Examples are everywhere. Take any of the detritus on or near City Hall Plaza, from the mangled Thermopylae, which appears to be something a huge iron cat coughed up, to the four rows of bleak cement benches that look more like a Holocaust memorial than the actual Holocaust Memorial, which itself bears a disturbing resemblance to a nearby Big Dig exhaust chimney. Stroll over to the State House and behold the JFK statue that looks like it really has to go to the bathroom, then swing over to the corner of Washington and School for the Irish Famine Memorial, the first sculpture to successfully mine the famine for laughs (“Woe is us, for we are hungry!”). After that, hit Bad Statuary Row on the Comm. Ave. Mall and have a look at the Vendome Hotel Memorial, which consists of elements cribbed from better-known memorials (the granite wall, the trompe l’oeil bronzed fireman’s jacket, the, uh, bench). Keep walking and you’ll find the Samuel Eliot Morison statue, which evokes a Lands’ End catalog, and the Boston Women’s Memorial, which—well, where to begin? Abigail Adams looks like Granny from The Beverly Hillbillies. Lucy Stone looks like a morphine addict. Phillis Wheatley just looks bored.

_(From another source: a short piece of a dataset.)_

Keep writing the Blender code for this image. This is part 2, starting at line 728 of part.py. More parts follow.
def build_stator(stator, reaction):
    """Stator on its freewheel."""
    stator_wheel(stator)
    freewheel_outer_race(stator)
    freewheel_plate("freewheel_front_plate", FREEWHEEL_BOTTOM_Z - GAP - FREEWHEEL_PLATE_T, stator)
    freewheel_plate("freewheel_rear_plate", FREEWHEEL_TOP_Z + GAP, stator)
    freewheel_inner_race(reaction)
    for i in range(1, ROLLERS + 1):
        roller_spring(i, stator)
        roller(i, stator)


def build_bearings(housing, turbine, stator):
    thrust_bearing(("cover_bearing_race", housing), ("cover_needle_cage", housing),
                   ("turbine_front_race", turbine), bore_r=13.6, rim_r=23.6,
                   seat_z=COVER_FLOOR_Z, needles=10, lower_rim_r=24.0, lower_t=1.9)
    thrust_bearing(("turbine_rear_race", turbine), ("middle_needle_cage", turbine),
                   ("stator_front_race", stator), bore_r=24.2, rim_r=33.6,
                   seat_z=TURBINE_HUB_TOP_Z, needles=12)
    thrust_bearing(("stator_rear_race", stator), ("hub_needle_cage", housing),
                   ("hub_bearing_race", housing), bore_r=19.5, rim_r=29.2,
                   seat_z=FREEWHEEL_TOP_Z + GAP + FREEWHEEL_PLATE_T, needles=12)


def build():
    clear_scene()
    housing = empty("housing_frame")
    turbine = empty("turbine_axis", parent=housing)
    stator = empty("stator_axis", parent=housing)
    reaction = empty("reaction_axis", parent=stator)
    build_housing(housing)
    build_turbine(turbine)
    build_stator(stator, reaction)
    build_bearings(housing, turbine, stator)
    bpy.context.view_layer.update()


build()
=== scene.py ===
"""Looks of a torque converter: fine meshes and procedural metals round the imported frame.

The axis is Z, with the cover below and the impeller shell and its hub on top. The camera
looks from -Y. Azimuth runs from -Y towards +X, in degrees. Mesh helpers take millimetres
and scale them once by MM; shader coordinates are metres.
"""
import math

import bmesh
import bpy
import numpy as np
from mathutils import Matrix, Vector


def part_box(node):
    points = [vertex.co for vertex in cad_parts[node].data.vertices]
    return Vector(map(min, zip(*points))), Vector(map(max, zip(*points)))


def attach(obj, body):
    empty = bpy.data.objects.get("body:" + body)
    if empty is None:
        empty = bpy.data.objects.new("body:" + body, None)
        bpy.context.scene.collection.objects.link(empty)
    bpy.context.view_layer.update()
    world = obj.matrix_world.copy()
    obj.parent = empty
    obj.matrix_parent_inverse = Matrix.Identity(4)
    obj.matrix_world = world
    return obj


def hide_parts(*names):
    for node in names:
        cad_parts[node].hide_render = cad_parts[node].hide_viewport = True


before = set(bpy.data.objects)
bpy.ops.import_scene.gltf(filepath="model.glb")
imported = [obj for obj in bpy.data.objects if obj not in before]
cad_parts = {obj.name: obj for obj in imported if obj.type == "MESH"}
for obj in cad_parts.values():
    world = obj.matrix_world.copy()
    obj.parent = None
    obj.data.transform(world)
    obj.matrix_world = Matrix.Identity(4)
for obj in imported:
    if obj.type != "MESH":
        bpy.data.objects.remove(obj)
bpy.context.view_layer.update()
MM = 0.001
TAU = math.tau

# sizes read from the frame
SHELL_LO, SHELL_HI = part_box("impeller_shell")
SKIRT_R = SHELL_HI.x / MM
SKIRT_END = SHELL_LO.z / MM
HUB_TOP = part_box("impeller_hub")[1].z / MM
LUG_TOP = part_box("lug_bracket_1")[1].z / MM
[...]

The list is stunning in its awfulness, and the worst offenders were all produced in the past 50 years. That’s not to say we haven’t had some successes in the postwar era (the Faneuil Hall statues of James Michael Curley and Red Auerbach, both by Lloyd Lillie, clearly rule), but the fiascoes have built a pretty good lead for themselves.

The way Boston approaches its public art seems designed to guarantee a steady stream of crud. Our city’s one of the few without a percent-for-art program, whereby a portion of construction budgets for work on publicly owned land is dedicated to support the arts. Last year, City Councilor Mike Ross proposed a system in which a paltry one percent of major private construction fees—up to a certain cap—would go toward public art, but the plan drew the ire of the Boston Redevelopment Authority, a gang of bureaucratic philistines straight out of central casting, and has been languishing on the mayor’s desk ever since.

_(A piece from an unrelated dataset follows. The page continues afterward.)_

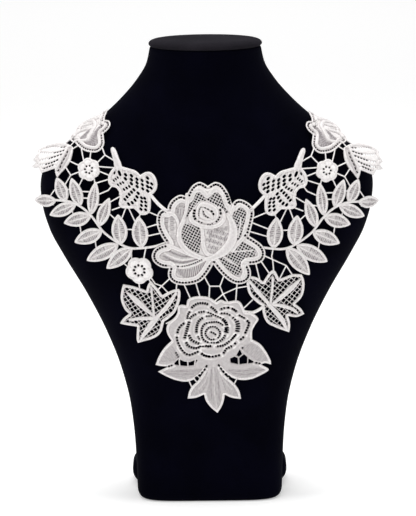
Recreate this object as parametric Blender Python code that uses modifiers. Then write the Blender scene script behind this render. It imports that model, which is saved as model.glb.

Meanwhile, the underfunded Boston Art Commission, the quasi-independent
body charged with overseeing public art in the city, is so anemic that its decisions have often been placed in the hands of powerful private groups—the Famine Memorial, for one, was pushed through by renowned strip mall developer Thomas Flatley. Even if the city did decide to funnel money to the arts, its options are limited. The mayor can’t impose taxes on meals or hotels—as other cities do to raise funds for the arts—without the legislature’s approval. In other words, Moo.


Our latest debacle—spearheaded by City Hall, CowParade Holdings, and its beneficiary, the Jimmy Fund—is characteristic of a city government that’s just run out of good ideas. We got the cows because they were the easiest, safest choice for a public art program. The artists chosen to decorate the cattle faced a set of restrictions designed to crib-strangle any genuine artistic impulse. Anything that addressed religion, sex, or politics: verboten. The cows were mediocre by design, offensive in their inoffensiveness.

In the interest of restoring our battered civic pride, I’ve assembled some ideas for our next public art initiative. In my CowParade, there will be no cows (or big, stupid cod, as in 2000). Instead, my parade will consist of statues that have an actual bearing on Boston: Mayor Menino, Mitt Romney, Cardinal O’Malley. Each of these will be approximately 12 feet tall, and will be decorated according to the whim of local artists. If this flies, I’ll install a number of colorful 3-ton fiberglass slabs, to be duct-taped above several heavily trafficked spots around the city.

My parade won’t ban political expression, though it will forbid shrieky protest art (e.g., Romney with fangs and HOMOPHOBE spray-painted across his chest). Instead, we’d have something far more subversive. A Menino statue adorned head to toe with sunflowers and bumblebees in South Station; an O’Malley covered with glitter and unicorn stickers on Boylston Street. Artist Kathryn Field did a Trojan Cow this year, so why not commission her to do a Trojan Romney? Or maybe a giant American-flag Romney, or a Romney covered with glue and dog hair.

These things would be everywhere. Artists would love them, children would love them, and we’d get global press for them. There’d be some arguments, feelings may be hurt, maybe even a few lawsuits filed, but that’s what art’s for. It would be funny, provocative, and bowel-twistingly scary all at the same time, and it would help re-establish this city as a cultural force to be reckoned with.

As with the CowParade, my statues would eventually be auctioned off for charity. Ideally the money would go toward funding the arts, but frankly I’m a little wary of going the obvious route and giving it to the Boston Art Commission. I can’t say for sure why, but I keep getting these visions in my head of another Famine Memorial, identical to the old one, only about 20 times taller, casting its grim shadow of hilarity over the entire downtown area.